The flag I proposed at least has the advantage that the server would
never corrupt data when storing it, thus there is less hazard of
permanent loss of data.  The data is saved as a pure binary stream
of data from the client, and the the new record-separator-type flag
is set as an out-of-band notation of what we *think* the record
separator would be *if* it is a text file.  Now whenever Samba gets
asked to serve up that file again, it looks at the flag and sees
that the probable record separator is the same as the one the current
client natively uses (assuming all the Samba clients are Windows)
so it knows that even if the file is a text file, no translation is
required.  Only in the case of a file with a different record
separator flag does it have to think about possibly trying to convert
the record format.  Here the only decision it has to make is
whether the file really is a text file or not.  There are lots of
less than perfect ways to make this decision, and lots of ways of
allowing the client to override the server's decision (which are
beyond the scope of this posting).

If we have two bits available for the flag, then we have four
possible values; the three common record separators and a forth
value (probably zero) that means unknown/default.  If Samba gets
asked to serve an ASCII BYTESTREAM file with the record separator
flag explicitly set to the "LF" value (the probable result of
saving a text file with an intelligent posix-style text editor
on the 3000) then it can probably be pretty confident that the
file is a text file and should be translated from LF to CRLF
format when being served to a Windows client.

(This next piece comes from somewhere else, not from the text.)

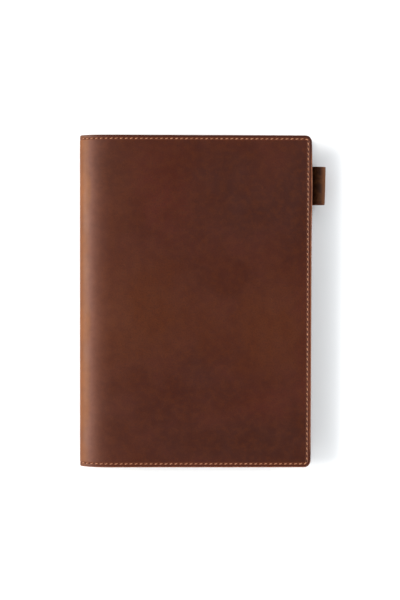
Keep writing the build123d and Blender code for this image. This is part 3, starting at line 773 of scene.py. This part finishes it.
def pocket(name, section, back):
    upper = section.upper
    n_st, pitch = seam_count(section)
    rows = [0.0, 0.05, 0.15, 0.32, 0.7, 1.2, 1.6, 1.9, 2.15, 2.35, 2.55, 2.8, 3.1, 3.5, 3.8, 4.1, 4.4, 4.7, 5.0, 5.3, 5.7, 6.4, 7.6]
    a_end = W - MOUTH
    inner_a = list(np.linspace(9.2, a_end - 7.0, 40))
    tail = [a_end - q for q in (6.0, 4.2, 3.4, 2.9, 2.6, 2.3, 2.0, 1.4, 0.7, 0.3, 0.12, 0.04, 0.0)]
    A = np.array(rows + inner_a + tail)
    mid = list(np.arange(0, HALF - 8.4, 1.7))
    pos = mid + [HALF - r for r in rows[::-1]]
    Y = np.array([-y for y in pos[:0:-1]] + pos)
    gx, gy = np.meshgrid(A, Y, indexing="ij")
    side = np.where(gy >= 0, 1.0, -1.0)
    dx, dy, d, s = turn_corner(gx, HALF - np.abs(gy), CORNER)
    y = side * (HALF - dy)
    if back:
        # the edge draws back where the pen loop comes out
        dx = dx + 1.4 * loop_bump(y) * smooth(dx, 9.0, 0.0)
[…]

For MPE programs, an editor (vi say) will be able to make good use
of the Record Separator Flag set by Samba (or whatever).  The user
will be able to make the distinction between a binary file and a
text file based on whether they see garbage on the screen or not.

Another option might be to use three bits for the flag.  The extra
bit would indicate whether we think the file *might* be a text file,
or if we *know* that the file is a text file.  This would let a
server provide a hint at the file type which could be upgraded to
certainty through some other process (manual intervention or whatever).

G.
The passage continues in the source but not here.